Мне нравится читать Шатобриана, потому что через каждые две-три страницы (подобно тому, как летней ночью раздаются с небольшим промежутком два всегда одинаковых звука, из которых состоит пение совы) он исторгает свой клич, столь же монотонный, сколь и неподражаемый, дающий почувствовать, что такое поэт. Читая у него о том, что ничто не вечно на земле, что смерть не за горами и всех ждет забвение, понимаешь
Конечно, он не всегда был такой личностью. Часто, и особенно тогда, когда он желает блеснуть своим галльским умом, живостью, вольтерьянством, мы любуемся им, не узнавая его. Но мало-помалу благодаря искренности он стал этой личностью. И когда она берет слово, пусть даже для того, чтобы с помощью всевозможных способов убедить нас в своем небытии, она внушает нам как раз обратное, поскольку мы ощущаем, что она жива.
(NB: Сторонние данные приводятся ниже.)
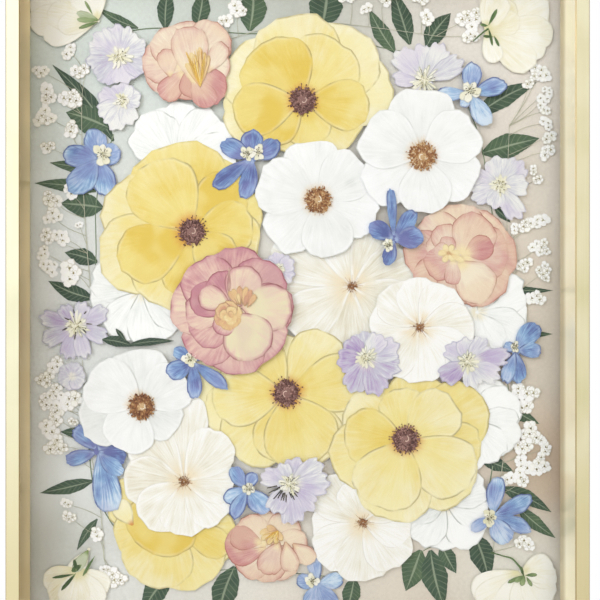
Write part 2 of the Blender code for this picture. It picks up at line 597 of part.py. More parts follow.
def main():
    clear_scene()
    parts = new_collection("pressed_flower_frame")
    cutters = new_collection("cutters")
    materials = {name: principled(name) for name in COLOURS}
    make_rails(parts, materials["gold"])
    make_sheet("glass_pane", GLASS_FRONT, GLASS_THICKNESS, parts, materials["glass"])
    make_sheet("backing_board", BOARD_FRONT, BOARD_THICKNESS, parts, materials["board"])
    make_hanger(parts, cutters, materials["steel"])
    for name in FLOWERS:
        make_flower(name, parts, materials)
    for name in LEAF_SPRIGS:
        make_leaf_sprig(name, parts, cutters, materials["leaf"])
    for name in GYPSOPHILA:
        make_gypsophila(name, parts, cutters, materials["floret"])


main()
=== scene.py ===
# %% [markdown]
# # A pressed flower frame, dressed step by step
#
# The real object is a slim gold metal frame. Behind its glass lies a grey board, and on the board a spray
# of pressed poppies, anemones, roses, larkspur, scabious, leaves and gypsophila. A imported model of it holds
# every piece as a plain solid. The lesson keeps the solids of the frame and gives each one its finish, and
# it lays real petals, one by one, where the model only has a flat plate for each flower.

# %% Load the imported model
import math

import bpy
import numpy as np
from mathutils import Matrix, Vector


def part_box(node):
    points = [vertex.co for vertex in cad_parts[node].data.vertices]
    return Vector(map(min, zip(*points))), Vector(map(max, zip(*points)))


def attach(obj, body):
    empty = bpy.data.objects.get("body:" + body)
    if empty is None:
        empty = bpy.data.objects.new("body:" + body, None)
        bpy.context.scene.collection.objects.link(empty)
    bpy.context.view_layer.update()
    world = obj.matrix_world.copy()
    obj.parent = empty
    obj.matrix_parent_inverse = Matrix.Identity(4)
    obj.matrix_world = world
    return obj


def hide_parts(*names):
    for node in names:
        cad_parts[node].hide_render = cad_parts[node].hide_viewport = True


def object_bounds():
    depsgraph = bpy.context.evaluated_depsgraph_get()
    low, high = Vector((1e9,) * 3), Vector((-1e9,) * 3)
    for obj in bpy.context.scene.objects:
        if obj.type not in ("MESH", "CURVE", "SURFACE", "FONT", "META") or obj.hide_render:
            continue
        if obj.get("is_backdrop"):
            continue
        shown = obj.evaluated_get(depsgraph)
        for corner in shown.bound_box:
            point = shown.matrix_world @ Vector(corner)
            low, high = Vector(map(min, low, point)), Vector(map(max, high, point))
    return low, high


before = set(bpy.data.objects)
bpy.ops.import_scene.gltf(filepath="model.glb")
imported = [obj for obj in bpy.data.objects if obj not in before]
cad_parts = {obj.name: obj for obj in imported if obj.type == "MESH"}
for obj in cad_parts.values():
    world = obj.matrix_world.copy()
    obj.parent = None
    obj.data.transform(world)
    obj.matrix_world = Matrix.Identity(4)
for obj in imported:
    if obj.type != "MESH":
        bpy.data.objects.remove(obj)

MM = 0.001
packed_box = [list(corner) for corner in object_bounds()]
print("packed pieces:", len(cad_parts))

# %% [markdown]
# ## Where things are
#
# Everything lies on the board, so the lesson counts from the middle of the board's face: to the right, up,
# and forwards to the glass, all in millimetres. The numbers could be typed in again, but the board's own box
# already holds them, and a place read from the model can't drift away from it. Each pressed flower has its
# own thin level above the board, and the back of its solid tells how high that level lies.

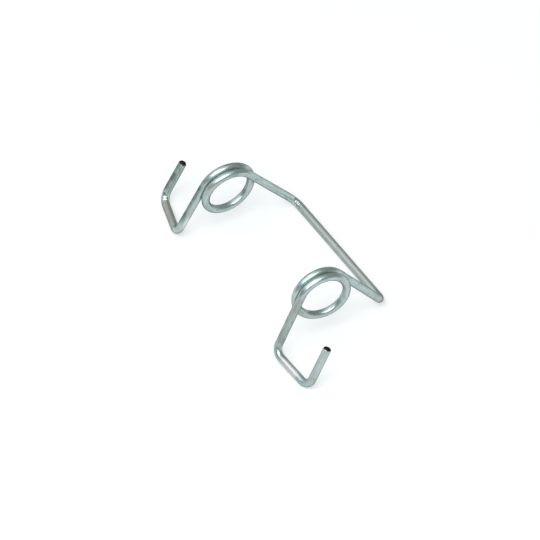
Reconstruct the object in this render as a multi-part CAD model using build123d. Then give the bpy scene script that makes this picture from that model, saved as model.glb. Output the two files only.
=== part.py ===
from build123d import *
import os
from math import atan2, cos, pi, radians, sin, tan

# Double torsion spring, formed from one length of round zinc-plated wire.
# A U-shaped bail (a straight bridge with an arm at each end) runs into two coils of opposite hand.
# From the outer turn of each coil a straight leg runs down and ends in a square hook.
# The part stands as it comes to rest: on its bridge and both hooks, with the coils at the top.
# +X runs along the bridge to the right coil, +Z is up, and the hooks are in front of the bridge.
# The origin is on the floor, under the middle of the part.
# Sizes are in millimetres and degrees. Lengths run between the corners of the wire's centre line.

# Wire
WIRE_D = 3.0
END_CHAMFER = 0.25

# Coils
COIL_INNER_D = 16.3
TURN_GAP = 0.18
FULL_TURNS = 1
LEG_PAST_TURN = 116.0

# Bail
BAIL_WIDTH = 61.7
ARM_LENGTH = 29.5
BAIL_BEND_R = 3.6
RIGHT_ARM_DROP = 1.9

# Legs and hooks
LEG_LENGTH = 24.6
HOOK_WIDTH = 19.8
HOOK_TIP_LENGTH = 17.7
HOOK_BEND_R = 3.8
HOOK_TWIST = 14.6
FOOT_BEND = 86.5
TIP_BEND = 92.8

# Set left by the forming: each coil is turned a little about its own arm
LEAN_LEFT = 5.8
LEAN_RIGHT = -6.5

SQUARE = 90.0
WHOLE_TURN = 360.0
LEFT = -1
RIGHT = 1

# How finely the feet are searched for the points that touch the floor
SPOTS_PER_EDGE = 60
STANDING_ROUNDS = 8


class WireFormer:
    """Follows a wire as a forming machine makes it: feed, bend, twist and coil.

    It holds the end point, the direction of feed and the side that the next bend turns to.
    hand is RIGHT, or LEFT for the mirror image.
    """

    def __init__(self, point, forward, side, hand):
        self.point = point
        self.forward = forward
        self.side = side
        self.hand = hand
        self.edges = []

    def feed(self, length):
        """A straight run."""
        end = self.point + self.forward * length
        self.edges.append(Edge.make_line(self.point, end))
        self.point = end

    def twist(self, angle):
        """Turns the side that the next bend goes to about the wire."""
        self.side = self.side.rotate(Axis((0, 0, 0), self.forward), angle * self.hand)

    def bend(self, angle, radius):
        """An arc of the given centre-line radius."""
        turn = radians(angle)
        middle = self.arc_point(turn / 2, radius)
        end = self.arc_point(turn, radius)
        self.edges.append(Edge.make_three_point_arc(self.point, middle, end))
        self.point = end
        old_forward = self.forward
        old_side = self.side
        self.forward = old_forward * cos(turn) + old_side * sin(turn)
        self.side = old_side * cos(turn) - old_forward * sin(turn)

    def arc_point(self, turn, radius):
        """A point on the bend that starts here."""
        return self.point + self.side * (radius * (1 - cos(turn))) + self.forward * (radius * sin(turn))

    def coil(self, angle, radius, pitch):
        """A helix that starts and ends tangent to the straight runs beside it."""
        turn = radians(angle)
        rise = atan2(pitch, 2 * pi * radius)
        height = pitch * angle / WHOLE_TURN
        across = self.forward.cross(self.side) * self.hand
        axis = self.forward * sin(rise) + across * cos(rise)
        around = self.forward * cos(rise) - across * sin(rise)
        base = Plane(origin=self.point + self.side * radius, x_dir=-self.side, z_dir=axis)
        helix = Edge.make_helix(pitch, height, radius, lefthand=self.hand == LEFT)
        self.edges.append(base.location * helix)
        outward = around * sin(turn) - self.side * cos(turn)
        circling = around * cos(turn) + self.side * sin(turn)
        self.point = base.origin + outward * radius + axis * height
        self.forward = circling * cos(rise) + axis * sin(rise)
        self.side = -outward


def setback(angle, radius):
    """How far before its corner a bend starts."""
    return radius * tan(radians(angle) / 2)


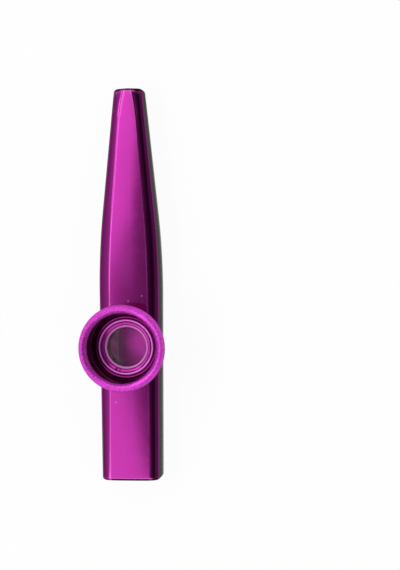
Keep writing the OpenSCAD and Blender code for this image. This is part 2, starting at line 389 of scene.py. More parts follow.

Мы вновь улыбаемся от того, что в тот самый момент, когда он начинает жить, он таков, как и прежде, когда мы чувствовали, что он живет, и потому мы восстанавливаем в нем эту живую сущность, которая не умрет вовсе и которая живет трепетной и бессмертной жизнью в его творениях. Ясно сознаешь, что поэт — это нечто совершенно особенное; о чем бы ни заговорил, за словами всегда стоит все то же, и при этом он черпает величие и неповторимость не в явлениях и предметах, о которых повествует — они его не меняют, — а в ином: в том, как вдруг зашла речь о Великом Конде{236} или о цветке, сорванном в Шантийи, сквозь его фразу просвечивает другая реальность, и облик этой реальности, формируясь, сообразуется с различными компонентами фразы.
Невозможно сказать, почему эта реальность превосходит другую реальность — историческую значимость описываемых событий, интеллектуальную ценность идей и даже категории смерти и небытия. Тем не менее есть в ней нечто превосходящее события любого масштаба, поскольку в ту минуту, когда Шатобриан говорит о падении империй и о том, какой пылинкой он сам представляется себе в этом вихре истории, его манера описывать цветок, сорванный в Шантийи, чарует нас — она все та же, она дает нам ощущение значительности самих себя, пусть мы и не способны пережить империи, ощущение чего-то непреходящего, по крайней мере настолько возвышающегося над временем, что, даже знай мы: написанная нами страница сразу будет сожжена, мы все равно с тем же воодушевлением станем писать ее, отказавшись во имя этого от всего, так непобедимо будет чувство созидания чего-то подлинного, не поддающегося уничтожению; и потому реальность эта, как я уже говорил, превосходит реальность смерти. Превосходит она и интеллектуальную ценность идей, поскольку, изрекая нечто более возвышенное, глубокое и обобщенное, нежели то, что им было сказано о голубом цветке, он тем не менее бессилен внушить нам то же чувство и, обращаясь не к читателю, а к поэту, не в состоянии обрести таким способом ни одну из тех черт, которые должны были пьянить его и заставить нас признать, что это Шатобриан и что это прекрасно. Ведь единственное, может быть, доказательство превосходства той непостижимости, которая и составляет нашу суть, над самыми прекрасными из идей и состоит в том, что, только сталкиваясь с этой непостижимостью, мы близки к воодушевлению, благодаря которому наши собственные слова чаруют нас и заставляют других признавать, что это прекрасно.
Заметки о Стендале{237}
Ирония в духе XVIII века (Вольтер, хотя Бейль и не любил его).«…И даже старые купцы-миллионеры, старые ростовщики, старики нотариусы позабыли свою обычную угрюмость и погоню за наживой», «…и приказал арестовать сто пятьдесят патриотов, а это были тогда поистине лучшие люди Италии. <…> сырость, а главное голод, быстро расправились с этими „негодяями“».
«Об этом удивительном поединке пошло много толков, и лица, принимавшие в нем участие, благоразумно отправились путешествовать по Швейцарии».
Ирония по отношению к своим героям и изящество в духе Вольтера.
«…Ах, нет, тысячу раз лучше остаться в дураках», «Это был ужасный вечер» и последующие главы: «Ужасные мгновения».
«Есть предел человеческому страданию…».
«Прошли сутки после того, как Жюльен разбил старинную японскую вазу, и можно без преувеличения сказать: несчастнее его не было человека на свете».
Изящество в духе Вольтера.
Беседа князя Коразова и Жюльена в главе «Страсбург», заканчивающаяся словами: «Я схожу с ума, совсем пропадаю, — я должен следовать этим дружеским советам и не слушаться самого себя».